(CAD and scene scripts)
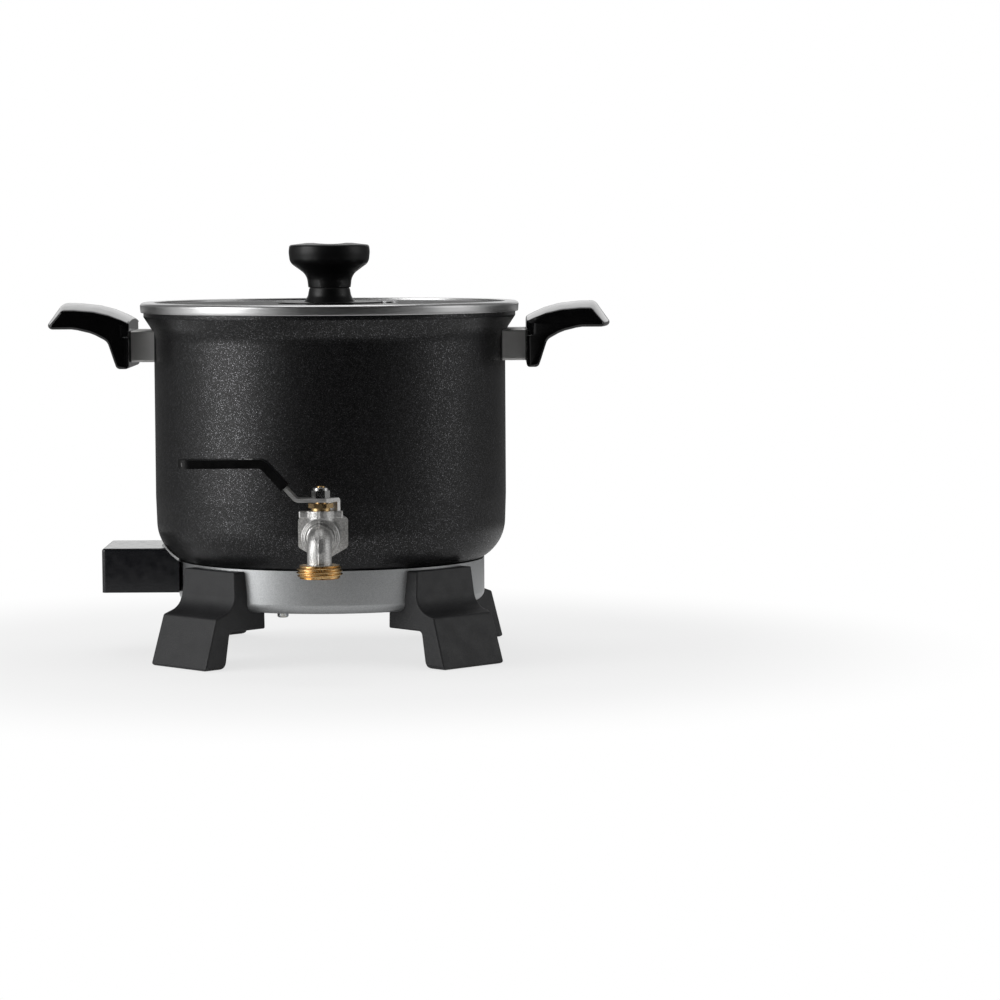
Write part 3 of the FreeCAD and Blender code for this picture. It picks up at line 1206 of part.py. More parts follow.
def tap_body():
    """Barrel round the ball, neck, elbow, spout with its threaded end, and bonnet with stop lugs."""
    level = dim.tap_height
    body = along_tap("tap_body", [
        (-dim.barrel_start, 0), (-dim.barrel_start, dim.barrel_radius, 0.8),
        (-dim.barrel_end, dim.barrel_radius, 1.2), (-dim.shoulder_end, dim.shoulder_radius),
        (-dim.neck_start, dim.neck_radius), (-dim.neck_end, dim.neck_radius), (-dim.neck_end, 0)])
    tube = new_sketch(body, "XZ_Plane", dim.neck_end - 1)
    circle(tube, 0, 0, dim.neck_radius)
    pipe(body, "AdditivePipe", tube, spout_route(body))
    outlet = new_sketch(body, "XY_Plane", dim.spout_end - level)
    circle(outlet, 0, -dim.spout_reach, dim.outlet_radius)
    pad(body, outlet, dim.outlet_top - dim.spout_end)
    low, high = dim.spout_end.number, dim.outlet_top.number
    soften(body, "Chamfer", dim.outlet_chamfer,
           lambda point: min(abs(point.z + level.number - low), abs(point.z + level.number - high)) < 0.01
           and math.hypot(point.x, point.y + dim.spout_reach.number) > dim.outlet_radius.number - 0.1)
    bonnet = new_sketch(body, "XY_Plane", size(4))
    circle(bonnet, 0, -dim.stem_reach, dim.bonnet_radius)
    pad(body, bonnet, dim.bonnet_top - level - 4)
    lugs = new_sketch(body, "XY_Plane", dim.lug_low - level)
    near, far = -(dim.stem_reach - dim.lug_half), -(dim.stem_reach + dim.lug_half)
    outline(lugs, (-dim.lug_reach, far, 1), (dim.lug_reach, far, 1), (dim.lug_reach, near, 1),
            (-dim.lug_reach, near, 1))
    pad(body, lugs, dim.lug_high - dim.lug_low)
    chamber = new_sketch(body, "YZ_Plane")
    outline(
        chamber,
        (-(dim.barrel_start - 1), 0), (-(dim.barrel_start - 1), dim.inlet_radius),
        (-dim.cavity_end, dim.inlet_radius), (-dim.cavity_end, dim.seat_pocket),
        (-dim.seat_depth_out, dim.seat_pocket), (-dim.seat_depth_out, dim.flow_radius),
        (-dim.neck_end, dim.flow_radius), (-dim.neck_end, 0),
    )
    groove(body, chamber, "H_Axis")
    bore = new_sketch(body, "XZ_Plane", dim.neck_end - 1)
    circle(bore, 0, 0, dim.flow_radius)
    pipe(body, "SubtractivePipe", bore, spout_route(body))
    recess = new_sketch(body, "XY_Plane", dim.spout_end - level)
    circle(recess, 0, -dim.spout_reach, dim.outlet_recess_radius)
    pocket(body, recess, dim.outlet_recess, reverse=True)
    top = dim.bonnet_top - level
    for radius, start, depth in (
            (dim.gland_bore, top, dim.bonnet_top - dim.gland_floor),
            (dim.stem_radius + dim.running_fit, top, top - 2),
            (dim.collar_pocket, dim.collar_roof - level, dim.collar_roof - level - 2)):
        well = new_sketch(body, "XY_Plane", start)
        circle(well, 0, -dim.stem_reach, radius)
        pocket(body, well, depth)
    return part_of_row(body)


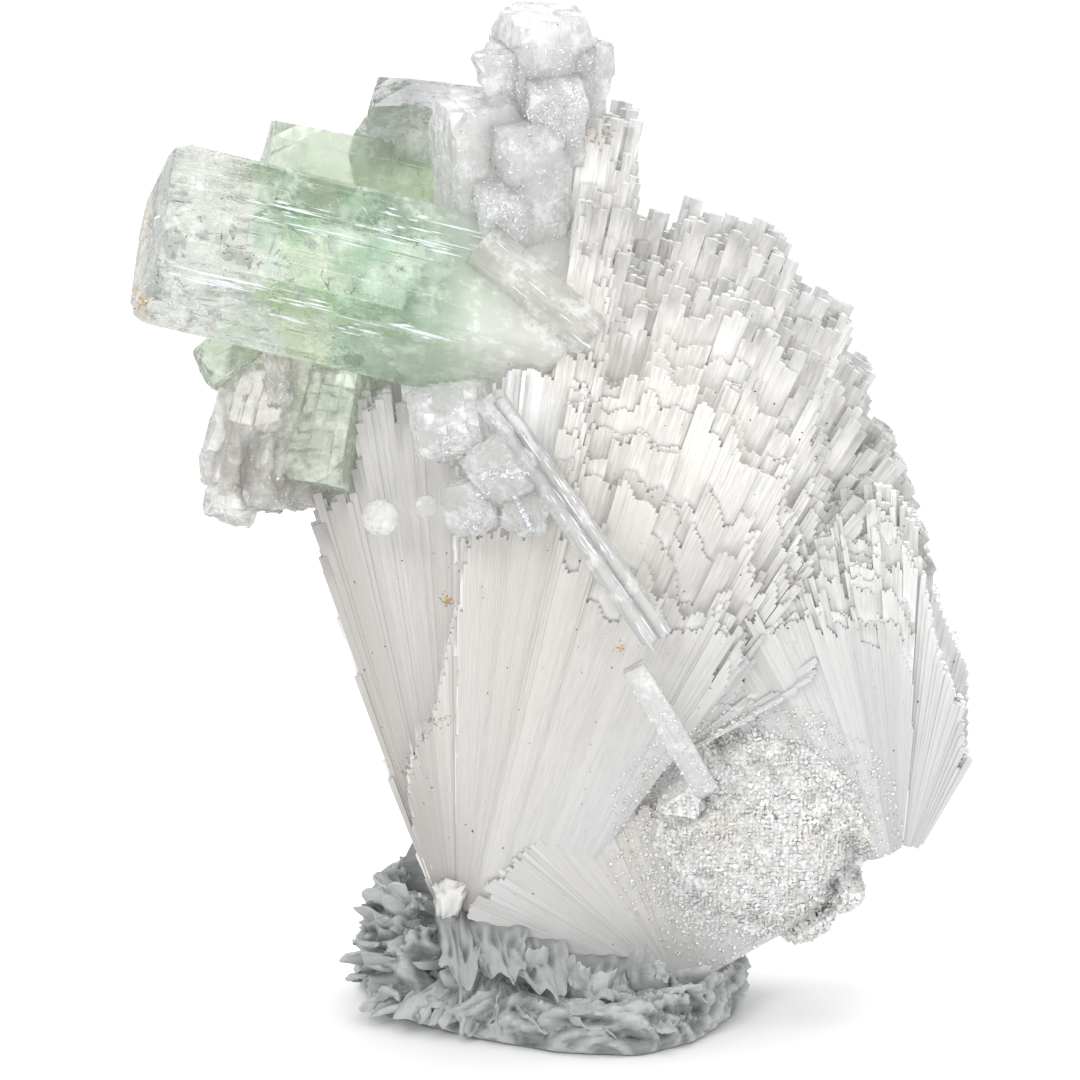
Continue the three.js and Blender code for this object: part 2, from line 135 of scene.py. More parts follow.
class Finish:
    """A material, or a world, while its nodes are being laid."""

    def __init__(self, name, kind="material"):
        self.kind = kind
        self.owner = getattr(bpy.data, kind + "s").new(name)
        self.owner.use_nodes = True
        self.tree = self.owner.node_tree
        self.tree.nodes.clear()

    def add(self, kind, settings=None, *values, out=0, **named):
        """Adds a node with its settings, and the values or wires of its sockets. Gives an output."""
        node = self.tree.nodes.new("ShaderNode" + kind)
        for key, value in (settings or {}).items():
            setattr(node, key, value)
        plain = [s for s in node.inputs if s.enabled]
        pairs = list(zip(plain, values)) + [(self.input(node, key), v) for key, v in named.items()]
        for socket, value in pairs:
            if isinstance(value, Wire):
                self.tree.links.new(value.socket, socket)
            elif value is not None:
                socket.default_value = value
        outputs = [s for s in node.outputs if s.enabled]
        return Wire(self, node.outputs[out] if isinstance(out, str) else outputs[out])

    @staticmethod
    def input(node, key):
        name = key.replace("_", " ")
        return next(s for s in node.inputs if s.enabled and s.name.lower() == name.lower())

    def place(self, scale=(1, 1, 1), turn=(0, 0, 0)):
        """Object coordinates in millimetres, scaled and turned."""
        coordinates = self.add("TexCoord", out="Object")
        return self.add("Mapping", None, coordinates, None, turn, tuple(s / MM for s in scale))

    def noise(self, vector, scale, detail=2.0, roughness=0.5):
        return self.add("TexNoise", None, Vector=vector, Scale=scale, Detail=detail, Roughness=roughness)

    def mix(self, factor, a, b):
        a, b = (c if isinstance(c, Wire) else (*c, 1.0) for c in (a, b))
        return self.add("Mix", {"data_type": "RGBA"}, factor, a, b)

    def blend(self, factor, a, b):
        return self.add("MixShader", None, factor, a, b)

    def bump(self, height, strength, distance):
        return self.add("Bump", None, Strength=strength, Distance=distance, Height=height)

    def finish(self, surface):
        output = self.tree.nodes.new("ShaderNodeOutput" + self.kind.title())
        self.tree.links.new(surface.socket, output.inputs["Surface"])
        return self.owner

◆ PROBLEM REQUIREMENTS
Both the line with "Continue the three.js" and the line with "material, or a" belong in the extract, along with every line between them; set down those lines exactly and only.

◆ COMPLETE ANSWER
Continue the three.js and Blender code for this object: part 2, from line 135 of scene.py. More parts follow.
class Finish:
    """A material, or a world, while its nodes are being laid."""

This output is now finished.